**Material to process:**

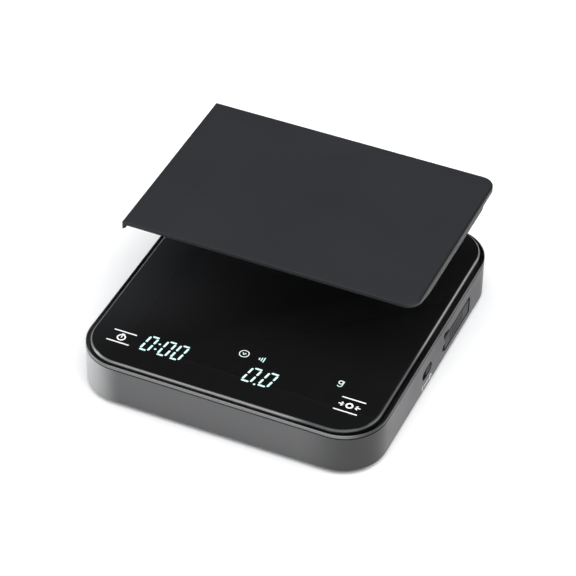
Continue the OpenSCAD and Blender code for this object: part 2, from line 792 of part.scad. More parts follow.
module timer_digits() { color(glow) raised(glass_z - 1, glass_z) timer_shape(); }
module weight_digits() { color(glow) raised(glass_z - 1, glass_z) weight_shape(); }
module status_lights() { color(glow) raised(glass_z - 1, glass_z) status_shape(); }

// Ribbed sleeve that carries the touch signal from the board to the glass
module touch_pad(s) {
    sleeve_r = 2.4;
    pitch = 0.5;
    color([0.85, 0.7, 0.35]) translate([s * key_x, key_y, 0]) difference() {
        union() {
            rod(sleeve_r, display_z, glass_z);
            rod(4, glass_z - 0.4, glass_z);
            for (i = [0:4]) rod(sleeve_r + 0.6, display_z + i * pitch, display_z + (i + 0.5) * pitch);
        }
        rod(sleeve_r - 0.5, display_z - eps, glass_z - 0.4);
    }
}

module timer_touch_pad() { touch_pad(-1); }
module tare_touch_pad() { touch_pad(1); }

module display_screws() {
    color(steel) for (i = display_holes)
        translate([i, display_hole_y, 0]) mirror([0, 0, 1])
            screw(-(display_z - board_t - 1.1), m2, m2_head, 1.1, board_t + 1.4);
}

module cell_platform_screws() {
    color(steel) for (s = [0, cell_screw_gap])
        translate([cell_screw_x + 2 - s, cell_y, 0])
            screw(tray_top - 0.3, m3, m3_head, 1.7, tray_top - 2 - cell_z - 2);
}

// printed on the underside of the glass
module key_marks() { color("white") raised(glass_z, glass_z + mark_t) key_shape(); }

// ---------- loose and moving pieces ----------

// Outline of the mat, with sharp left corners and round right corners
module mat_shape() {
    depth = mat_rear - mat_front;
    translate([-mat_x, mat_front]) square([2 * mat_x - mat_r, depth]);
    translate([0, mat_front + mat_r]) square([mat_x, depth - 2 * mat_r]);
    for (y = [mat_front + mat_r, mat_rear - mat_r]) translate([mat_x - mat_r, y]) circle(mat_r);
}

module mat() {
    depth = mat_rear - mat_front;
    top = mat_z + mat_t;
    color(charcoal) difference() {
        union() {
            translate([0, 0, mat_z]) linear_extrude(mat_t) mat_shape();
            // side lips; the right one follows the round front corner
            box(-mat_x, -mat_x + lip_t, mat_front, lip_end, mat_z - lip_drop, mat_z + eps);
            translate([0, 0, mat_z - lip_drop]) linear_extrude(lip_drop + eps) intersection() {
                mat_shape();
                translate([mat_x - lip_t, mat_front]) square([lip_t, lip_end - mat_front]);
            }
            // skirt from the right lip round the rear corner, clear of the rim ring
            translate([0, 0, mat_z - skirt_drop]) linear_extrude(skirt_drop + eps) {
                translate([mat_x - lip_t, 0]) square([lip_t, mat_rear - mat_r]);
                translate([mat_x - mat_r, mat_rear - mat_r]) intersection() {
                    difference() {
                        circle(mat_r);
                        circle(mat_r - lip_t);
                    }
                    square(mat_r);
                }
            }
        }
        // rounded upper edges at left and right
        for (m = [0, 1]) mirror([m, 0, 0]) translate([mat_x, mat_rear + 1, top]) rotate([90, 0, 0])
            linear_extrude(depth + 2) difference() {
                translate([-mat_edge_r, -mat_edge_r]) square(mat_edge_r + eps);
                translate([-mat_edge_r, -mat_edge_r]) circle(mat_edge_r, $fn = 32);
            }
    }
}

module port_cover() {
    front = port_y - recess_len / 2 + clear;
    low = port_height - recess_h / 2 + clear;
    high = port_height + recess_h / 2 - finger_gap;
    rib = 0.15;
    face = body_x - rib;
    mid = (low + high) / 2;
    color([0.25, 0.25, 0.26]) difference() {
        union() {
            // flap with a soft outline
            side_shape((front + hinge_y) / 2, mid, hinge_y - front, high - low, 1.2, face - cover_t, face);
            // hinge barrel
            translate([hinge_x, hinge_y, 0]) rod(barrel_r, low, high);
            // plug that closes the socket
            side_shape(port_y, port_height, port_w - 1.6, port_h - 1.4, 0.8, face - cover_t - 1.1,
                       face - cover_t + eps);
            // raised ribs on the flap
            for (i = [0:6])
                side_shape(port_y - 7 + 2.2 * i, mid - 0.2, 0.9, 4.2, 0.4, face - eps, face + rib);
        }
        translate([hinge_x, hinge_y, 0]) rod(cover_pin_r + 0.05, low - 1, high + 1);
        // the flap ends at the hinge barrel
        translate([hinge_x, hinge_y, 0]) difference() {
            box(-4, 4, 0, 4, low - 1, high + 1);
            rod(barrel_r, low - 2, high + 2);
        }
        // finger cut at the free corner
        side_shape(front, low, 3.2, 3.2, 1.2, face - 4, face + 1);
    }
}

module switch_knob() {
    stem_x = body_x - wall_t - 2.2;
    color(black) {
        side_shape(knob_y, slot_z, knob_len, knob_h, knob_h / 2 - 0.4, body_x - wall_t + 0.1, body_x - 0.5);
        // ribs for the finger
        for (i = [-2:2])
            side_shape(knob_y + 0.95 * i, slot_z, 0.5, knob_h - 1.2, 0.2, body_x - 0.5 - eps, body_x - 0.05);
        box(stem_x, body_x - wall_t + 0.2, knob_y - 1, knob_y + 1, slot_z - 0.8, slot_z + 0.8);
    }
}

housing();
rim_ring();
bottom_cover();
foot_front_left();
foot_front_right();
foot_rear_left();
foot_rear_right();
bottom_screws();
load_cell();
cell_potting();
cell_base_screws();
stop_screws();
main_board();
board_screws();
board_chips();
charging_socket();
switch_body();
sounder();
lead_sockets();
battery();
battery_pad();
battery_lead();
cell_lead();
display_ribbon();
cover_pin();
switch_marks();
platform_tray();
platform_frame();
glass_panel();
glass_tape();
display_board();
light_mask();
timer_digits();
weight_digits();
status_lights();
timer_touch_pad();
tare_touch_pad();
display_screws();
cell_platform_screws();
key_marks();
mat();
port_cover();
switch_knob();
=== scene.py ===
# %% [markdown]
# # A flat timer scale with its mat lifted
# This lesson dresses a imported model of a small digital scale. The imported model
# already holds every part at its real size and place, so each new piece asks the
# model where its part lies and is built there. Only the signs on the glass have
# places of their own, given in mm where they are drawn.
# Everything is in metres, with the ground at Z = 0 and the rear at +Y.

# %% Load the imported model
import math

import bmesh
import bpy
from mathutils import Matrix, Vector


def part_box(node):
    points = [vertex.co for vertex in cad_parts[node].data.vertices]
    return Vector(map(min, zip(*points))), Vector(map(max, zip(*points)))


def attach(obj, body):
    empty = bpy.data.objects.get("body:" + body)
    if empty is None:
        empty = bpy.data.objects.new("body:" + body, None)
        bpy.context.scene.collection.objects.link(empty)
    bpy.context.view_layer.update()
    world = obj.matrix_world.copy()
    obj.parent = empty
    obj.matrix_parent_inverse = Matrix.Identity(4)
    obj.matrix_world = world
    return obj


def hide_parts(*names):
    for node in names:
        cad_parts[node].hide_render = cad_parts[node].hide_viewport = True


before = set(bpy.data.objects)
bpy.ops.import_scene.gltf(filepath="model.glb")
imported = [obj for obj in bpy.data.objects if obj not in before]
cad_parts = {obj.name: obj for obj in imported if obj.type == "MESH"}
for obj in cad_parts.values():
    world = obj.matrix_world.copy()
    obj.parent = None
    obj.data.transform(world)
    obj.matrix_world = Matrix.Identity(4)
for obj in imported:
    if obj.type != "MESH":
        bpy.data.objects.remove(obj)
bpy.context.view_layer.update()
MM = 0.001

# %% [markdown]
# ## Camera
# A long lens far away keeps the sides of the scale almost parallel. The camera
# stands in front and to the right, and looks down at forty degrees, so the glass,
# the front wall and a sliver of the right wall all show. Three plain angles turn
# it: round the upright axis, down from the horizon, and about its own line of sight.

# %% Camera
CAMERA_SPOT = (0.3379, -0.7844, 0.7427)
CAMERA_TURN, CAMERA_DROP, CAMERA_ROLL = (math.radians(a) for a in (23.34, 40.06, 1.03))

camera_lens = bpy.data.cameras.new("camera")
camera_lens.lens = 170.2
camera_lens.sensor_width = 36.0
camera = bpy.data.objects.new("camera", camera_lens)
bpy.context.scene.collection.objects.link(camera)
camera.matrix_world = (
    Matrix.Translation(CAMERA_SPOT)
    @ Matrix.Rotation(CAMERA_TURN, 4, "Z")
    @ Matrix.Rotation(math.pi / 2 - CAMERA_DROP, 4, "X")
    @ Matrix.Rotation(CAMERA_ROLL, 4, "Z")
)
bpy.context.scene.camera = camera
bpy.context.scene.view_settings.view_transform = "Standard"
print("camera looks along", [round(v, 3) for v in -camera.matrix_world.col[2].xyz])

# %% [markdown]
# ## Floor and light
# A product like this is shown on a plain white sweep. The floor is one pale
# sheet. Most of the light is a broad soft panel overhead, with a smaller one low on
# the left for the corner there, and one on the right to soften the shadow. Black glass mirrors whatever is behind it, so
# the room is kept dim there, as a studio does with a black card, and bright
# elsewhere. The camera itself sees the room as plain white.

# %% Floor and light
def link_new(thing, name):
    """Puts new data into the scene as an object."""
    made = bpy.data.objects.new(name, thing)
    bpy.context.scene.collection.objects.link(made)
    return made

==

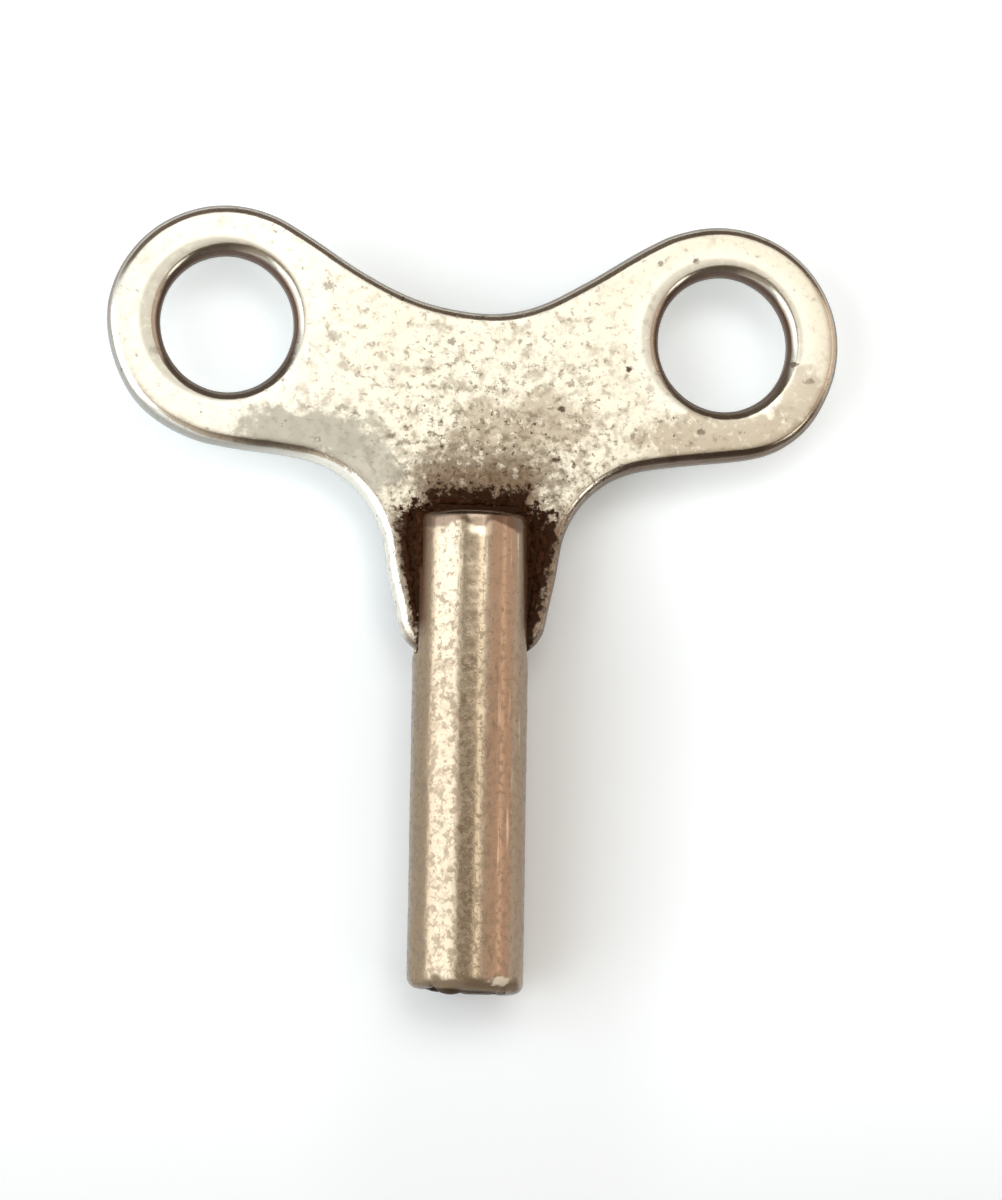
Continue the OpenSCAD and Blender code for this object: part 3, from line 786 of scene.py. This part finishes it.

**Request:**
Give again the run of lines that opens at the line with "More parts follow." and closes at the line with "1, glass_z) status_shape();", exactly, and only that run.

**Response below:**
Continue the OpenSCAD and Blender code for this object: part 2, from line 792 of part.scad. More parts follow.
module timer_digits() { color(glow) raised(glass_z - 1, glass_z) timer_shape(); }
module weight_digits() { color(glow) raised(glass_z - 1, glass_z) weight_shape(); }
module status_lights() { color(glow) raised(glass_z - 1, glass_z) status_shape(); }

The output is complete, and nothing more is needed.